Ihr Gatte scheint inzwischen ein großes Vorbild gefunden zu haben: Karl-Heinz Schreiber. So wie der nach Kanada geflohene Waffenhändler droht Witte inzwischen aus seinem peruanischen Exil, jene Berliner Politiker zu outen, die seine dubiosen Geschäftspraktiken gedeckt haben sollen – per Videokonferenz. Man darf also gespannt bleiben. Angeblich hat inzwischen ein schwäbischer Geschäftsmann Interesse am Park bekundet. „Der muss Theo übernehmen. Es lag doch auch an ihm, dass die Bank Kredit gegeben hat“, sagt Sylvia Hahnisch.
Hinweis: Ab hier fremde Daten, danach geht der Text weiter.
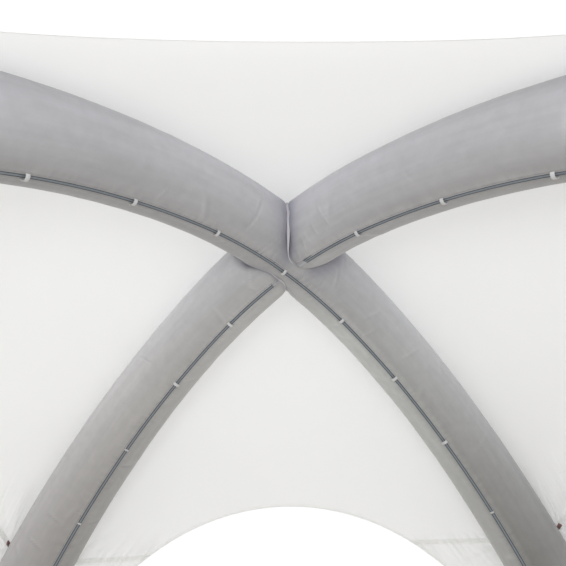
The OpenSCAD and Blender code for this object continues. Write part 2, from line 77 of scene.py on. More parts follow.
# Each arch has its own frame: s runs along the centreline, phi turns from the inner side towards local +Y
ARCH_A, ARCH_B = 45, 315
LEGS = {"near_left": (ARCH_A, -1), "far_right": (ARCH_A, 1),
        "near_right": (ARCH_B, 1), "far_left": (ARCH_B, -1)}
TIP_NEAR, TIP_FAR = 0.055, 0.072
# Windows in the sleeves round the valves, and the bladders' holes there, as (angle down the leg, radius)
WINDOWS = ((80, 0.041), (74, 0.031))
VALVE_HOLES = ((80, 0.021), (74, 0.014))
VALVE_PHI = math.radians(62)
VALVE_PLACES = (("a", ARCH_A, -1, VALVE_PHI), ("b_near", ARCH_B, 1, -VALVE_PHI),
                ("b_far", ARCH_B, -1, VALVE_PHI))


# ---- helpers
def smooth(x):
    x = np.clip(x, 0, 1)
    return x * x * (3 - 2 * x)


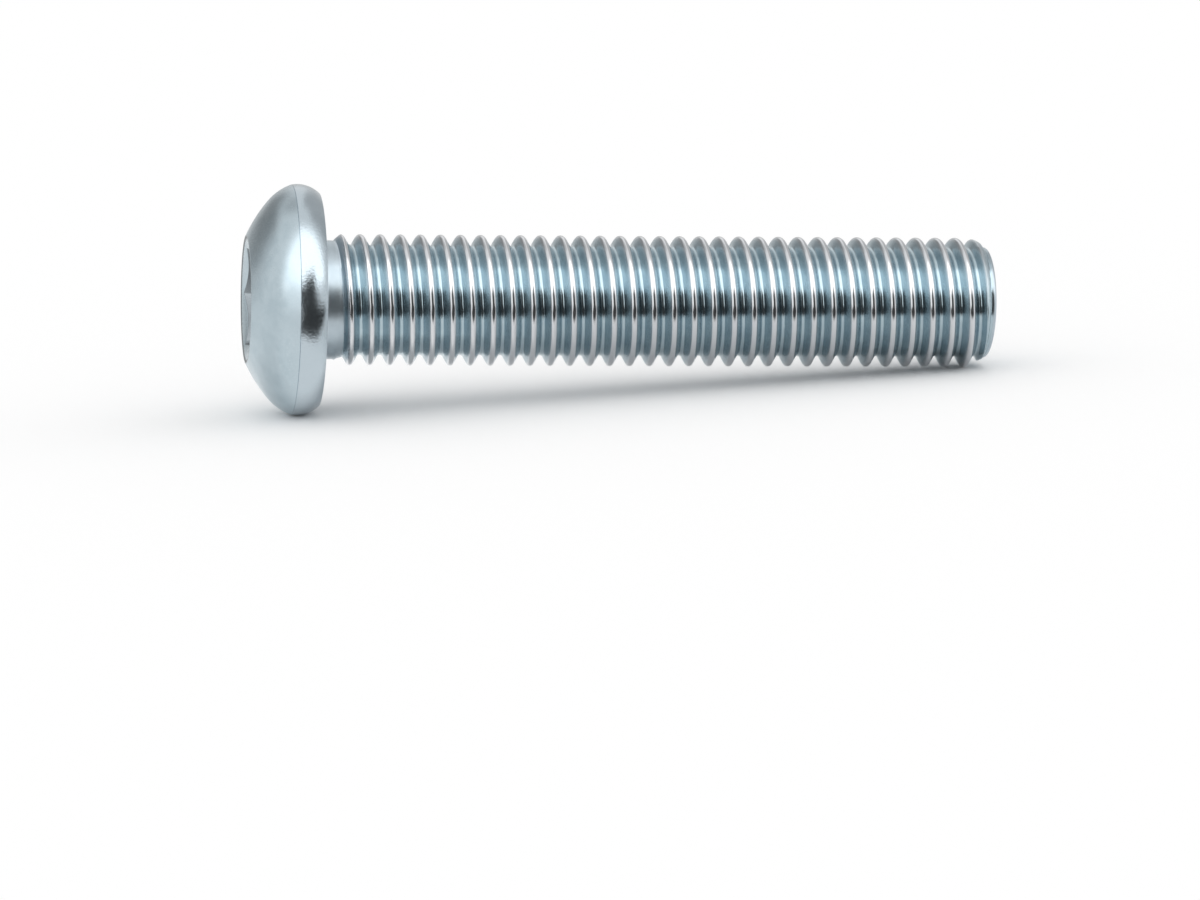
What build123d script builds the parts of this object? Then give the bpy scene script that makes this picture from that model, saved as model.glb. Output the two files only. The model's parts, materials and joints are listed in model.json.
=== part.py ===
from build123d import *
import math
import os

# Button head socket screw, M10 x 1.5 x 50, in millimetres and degrees.
# It is one forged blank. It is made upright on the Z axis, with the bearing face at Z = 0 and the
# end upwards, and is then laid on a level surface as it comes to rest. The shank has the outside
# of its thread: the thread's own grooves are left to the visual model.

# Shank
thread_diameter = 9.74  # over the crests
length = 50.5
end_diameter = 7.84  # of the flat face at the end
end_round = 2.0  # the end's convex edge, which leads into a nut
neck_diameter = 8.8
neck_length = 1.15
crest_run_out = 0.6  # over which the crests rise from the neck
underhead_fillet = 0.5

# Head
head_diameter = 17.1
crown_height = 6.38  # the dome's full height, before the socket opens it
rim_height = 1.58  # from the bearing face to the widest circle
rim_radius = 2.3

# Socket
countersink_diameter = 9.4
countersink_slope = 20
mouth_width = 7.37  # across the flats of the lead-in, at the level of the countersink's edge
lead_in_angle = 22
socket_width = 6.03
socket_depth = 3.5  # from the countersink's edge to the corners of the floor
floor_slope = 20
punch_overrun = 1.0  # how far the punch stands out in front of the head

# Shank radii
crest_radius = thread_diameter / 2
neck_radius = neck_diameter / 2
end_radius = end_diameter / 2
end_centre = crest_radius - end_round
last_crest = length - math.sqrt(end_round**2 - (end_radius - end_centre) ** 2)

# The rim is one round, and the dome is an arc centred on the axis that runs into it.
rim_centre = head_diameter / 2 - rim_radius
bearing_radius = rim_centre + math.sqrt(rim_radius**2 - rim_height**2)
crown_rise = crown_height - rim_height - rim_radius
dome_setback = (rim_centre**2 - crown_rise**2) / (2 * crown_rise)
dome_radius = rim_radius + math.hypot(rim_centre, dome_setback)
dome_edge_radius = dome_radius * rim_centre / (dome_radius - rim_radius)
dome_edge_height = rim_height + rim_radius * dome_setback / (dome_radius - rim_radius)

# The countersink's edge is the top of the head.
countersink_radius = countersink_diameter / 2
head_height = crown_height - dome_radius + math.sqrt(dome_radius**2 - countersink_radius**2)
countersink_depth = countersink_radius * math.tan(math.radians(countersink_slope))


def hexagon_radius(width):
    """Radius to the corners of a hexagon with this width across its flats."""
    return width / math.sqrt(3)


# Socket punch: a hexagon with a tapered shoulder and a blunt conical point
head_top = Plane(origin=(0, 0, -head_height), x_dir=(0, 1, 0), z_dir=(0, 0, 1))
socket_corner = hexagon_radius(socket_width)
point_length = socket_corner * math.tan(math.radians(floor_slope))
lead_in_depth = (mouth_width - socket_width) / 2 / math.tan(math.radians(lead_in_angle))
shoulder_width = mouth_width + 2 * punch_overrun * math.tan(math.radians(lead_in_angle))

with BuildPart() as socket_punch:
    with BuildSketch(head_top):
        RegularPolygon(socket_corner, side_count=6)
    extrude(amount=socket_depth + point_length)
    with BuildSketch(Plane.XZ):
        with BuildLine():
            Polyline(
                (0, -head_height),
                (mouth_width, -head_height),
                (mouth_width, socket_depth - head_height),
                (socket_corner, socket_depth - head_height),
                (0, socket_depth + point_length - head_height),
                close=True,
            )
        make_face()
    revolve(axis=Axis.Z, mode=Mode.INTERSECT)
    with BuildSketch(head_top.offset(-punch_overrun)):
        RegularPolygon(hexagon_radius(shoulder_width), side_count=6)
    extrude(amount=punch_overrun + lead_in_depth, taper=lead_in_angle)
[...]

Auch Roland Wollenschläger bleibt optimistisch: „Der brauchte nur den Stecker reinstecken, dann könnte es losgehen.“

Als der Riese, die Hexe und das Rumpelstilzchen den Harz erreichten, ließen sie sich nieder auf einer Burg. Tagein tagsaus trieben sie ihr Unwesen und erschreckten die Gäste. Doch eines Tages entführte das garstige Rumpelstilzchen ein Kind und steckte die Burg in Brand. Die reumütige Hexe befreite das Kind. Der kräftige Riese löschte die Burg. Und zur Strafe wurde das Rumpelstilzchen in eine tote Puppe verzaubert. Riese und Hexe wurden echte Menschen und bekamen von Oberwachtmeister Merzenbecher würdevoll die neuen Personalausweise überreicht.